- _Material_

>>>

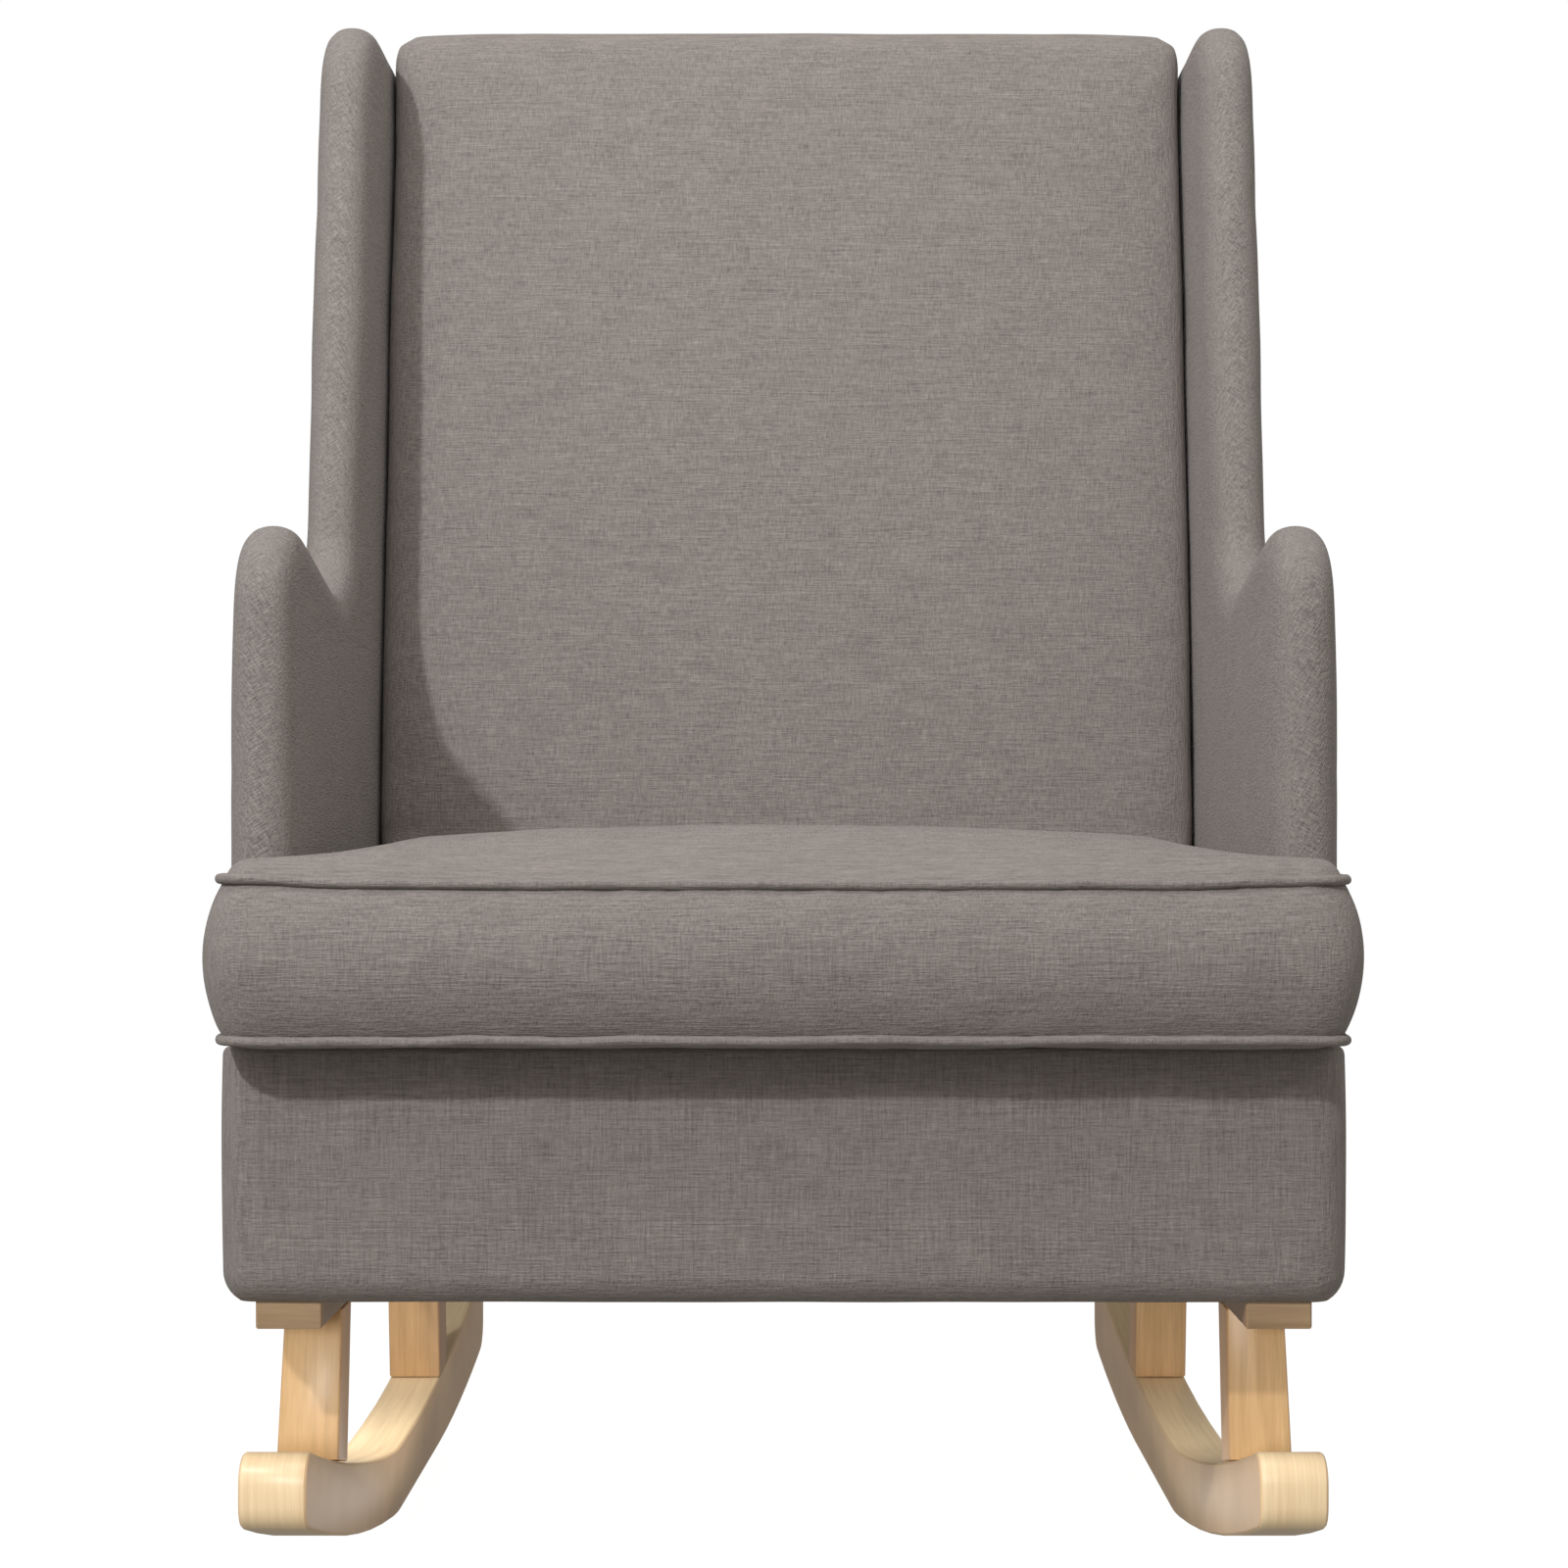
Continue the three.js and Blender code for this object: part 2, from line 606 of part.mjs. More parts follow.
// Plan view of the cushion, moved in by inset: wide ears in front of the arms, narrower body between.
function cushionOutline(inset) {
  const { earHalf, bodyHalf, front, earRear, rear } = CUSHION;
  const { frontCorner, earCorner, innerCorner, rearCorner } = CUSHION;
  const ear = earHalf - inset;
  const body = bodyHalf - inset;
  const right = [
    [ear, front + inset, frontCorner - inset],
    [ear, earRear - inset, earCorner - inset],
    [body, earRear - inset, innerCorner + inset],
    [body, rear - inset, rearCorner - inset],
  ];
  const left = right.map(([x, y, radius]) => [-x, y, radius]).reverse();
  return roundedOutline([...right, ...left]);
}

// The gap in the rear of the case that the zip closes.
function zipBox(grow, from, to) {
  const halfHeight = ZIP.height / 2 + grow;
  const half = ZIP.half + grow;
  return box([-half, from, ZIP.middle - halfHeight], [half, to, ZIP.middle + halfHeight]);
}

function addCushion() {
  const { bottom, top, edgeRound, rear } = CUSHION;
  const skin = CUSHION_SKIN;
  const case_ = risen(cushionOutline(0), bottom, top, edgeRound);
  const room = risen(cushionOutline(skin), bottom + skin, top - skin, edgeRound - skin);
  add("cushion_case", cut(case_, room, zipBox(0, rear - 2 * skin, rear + skin)), upholstery());

  const inset = skin + GAP;
  const core = risen(cushionOutline(inset), bottom + inset, top - inset, edgeRound - inset);
  add("cushion_foam", core, foam());
  const tapeFront = rear - skin;
  add("cushion_zip_tape", zipBox(-GAP, tapeFront, tapeFront + ZIP.tape), blackCloth());

  const sliderFront = rear + GAP;
  const slider = rectangle(
    SLIDER.start,
    ZIP.middle - SLIDER.height / 2,
    SLIDER.start + SLIDER.length,
    ZIP.middle + SLIDER.height / 2,
    SLIDER.corner,
  );
  add("zip_slider", alongY(slider, sliderFront, sliderFront + SLIDER.thickness), zincSteel());
}

// Piping sewn into the upper and lower seams: a closed loop outside the case.
function addWelts() {
  const { radius, low, high, outset } = WELT;
  const clear = 2 * GAP;
  for (const [name, height] of [
    ["welt_bottom", low],
    ["welt_top", high],
  ]) {
    const loop = cushionOutline(-(outset + radius));
    loop.holes.push(new THREE.Path(cushionOutline(-clear).getPoints().reverse()));
    add(name, risen(loop, height - radius, height + radius, radius / 2, 1), upholstery());
  }
}

addRockerBase();
addRails();
addCornerBlocks();
addSprings();
addSeatCloths();
addSidePanels();
addBackPad();
addBackFrame();
addBackStraps();
addBackCover();
addCushion();
addWelts();

export default chair;
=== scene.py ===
# The looks of an upholstered wingback rocking chair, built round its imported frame.
# Metres. +X is to the right of someone facing the chair, +Y runs from its front to its rear, +Z is up.
import math

import bmesh
import bpy
import numpy as np
from mathutils import Euler, Matrix, Vector, noise


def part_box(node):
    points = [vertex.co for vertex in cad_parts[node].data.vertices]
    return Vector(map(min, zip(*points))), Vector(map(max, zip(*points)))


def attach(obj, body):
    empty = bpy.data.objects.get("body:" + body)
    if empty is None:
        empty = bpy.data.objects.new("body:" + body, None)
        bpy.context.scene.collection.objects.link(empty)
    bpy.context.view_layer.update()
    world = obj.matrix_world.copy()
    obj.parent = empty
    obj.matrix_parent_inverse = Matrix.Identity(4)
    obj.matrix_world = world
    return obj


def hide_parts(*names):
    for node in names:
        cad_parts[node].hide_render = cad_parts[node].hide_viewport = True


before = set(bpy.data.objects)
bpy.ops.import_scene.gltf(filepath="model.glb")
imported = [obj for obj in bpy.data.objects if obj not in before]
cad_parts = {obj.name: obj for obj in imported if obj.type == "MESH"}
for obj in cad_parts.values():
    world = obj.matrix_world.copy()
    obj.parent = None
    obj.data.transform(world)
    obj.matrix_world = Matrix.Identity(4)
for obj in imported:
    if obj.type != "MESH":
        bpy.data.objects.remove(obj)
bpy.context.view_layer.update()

MM = 0.001
QUARTER = math.pi / 2  # a quarter turn

# ---------------------------------------------------------------- driving dimensions

BASE_LOW, BASE_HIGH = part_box("base_cover")
SIDE_LOW, SIDE_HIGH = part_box("side_pad_outer_right")
SIDE_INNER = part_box("side_pad_inner_right")[0].x
BACK_LOW, BACK_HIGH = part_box("back_pad")
COVER_LOW, COVER_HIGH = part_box("back_cover")
CASE_LOW, CASE_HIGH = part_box("cushion_case")
DECK_LOW, DECK_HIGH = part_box("seat_deck")
ZIP_LOW, ZIP_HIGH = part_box("cushion_zip_tape")
SLIDER_LOW, SLIDER_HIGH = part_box("zip_slider")

# Side panels: the corners of one arm and wing, seen from the side.
ARM_TOP = 696 * MM  # where the front edge and the arm's top line would meet
ARM_DIP = 645 * MM  # where the arm's top line meets the wing
WING_FOOT = -139 * MM  # y of the wing's front edge at the dip
WING_LEAN = 0.17  # y per z of the wing's front edge
SIDE_REAR_FOOT = 219 * MM  # y of the rear edge at its foot
SIDE_NOSE = 34 * MM  # how deep the padding takes to round off to its edge
SIDE_FULLNESS = 0.78  # of that rounding: 1 is half an ellipse, less is squarer
ARM_SLOPE, WING_SLOPE, REAR_SLOPE = 1.15, 0.75, 0.35  # rounding there, as a share of the front edge's
SIDE_SOLE = 3 * MM  # rounding where a panel stands on the base
SIDE_PUFF = {"cap": 2.5 * MM, "held": 14 * MM}  # how far it swells, and the height that stays put
SIDE_RADII = {"foot": 7 * MM, "arm": 56 * MM, "dip": 60 * MM, "wing": 62 * MM, "rear": 36 * MM}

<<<

- _What the task asks_
In the listing above, find the line with "outside the case." and the line with "imported = [obj". Output those two lines and every line between them, exactly as written.

- _Written solution_
// Piping sewn into the upper and lower seams: a closed loop outside the case.
function addWelts() {
  const { radius, low, high, outset } = WELT;
  const clear = 2 * GAP;
  for (const [name, height] of [
    ["welt_bottom", low],
    ["welt_top", high],
  ]) {
    const loop = cushionOutline(-(outset + radius));
    loop.holes.push(new THREE.Path(cushionOutline(-clear).getPoints().reverse()));
    add(name, risen(loop, height - radius, height + radius, radius / 2, 1), upholstery());
  }
}

addRockerBase();
addRails();
addCornerBlocks();
addSprings();
addSeatCloths();
addSidePanels();
addBackPad();
addBackFrame();
addBackStraps();
addBackCover();
addCushion();
addWelts();

export default chair;
=== scene.py ===
# The looks of an upholstered wingback rocking chair, built round its imported frame.
# Metres. +X is to the right of someone facing the chair, +Y runs from its front to its rear, +Z is up.
import math

import bmesh
import bpy
import numpy as np
from mathutils import Euler, Matrix, Vector, noise


def part_box(node):
    points = [vertex.co for vertex in cad_parts[node].data.vertices]
    return Vector(map(min, zip(*points))), Vector(map(max, zip(*points)))


def attach(obj, body):
    empty = bpy.data.objects.get("body:" + body)
    if empty is None:
        empty = bpy.data.objects.new("body:" + body, None)
        bpy.context.scene.collection.objects.link(empty)
    bpy.context.view_layer.update()
    world = obj.matrix_world.copy()
    obj.parent = empty
    obj.matrix_parent_inverse = Matrix.Identity(4)
    obj.matrix_world = world
    return obj


def hide_parts(*names):
    for node in names:
        cad_parts[node].hide_render = cad_parts[node].hide_viewport = True


before = set(bpy.data.objects)
bpy.ops.import_scene.gltf(filepath="model.glb")
imported = [obj for obj in bpy.data.objects if obj not in before]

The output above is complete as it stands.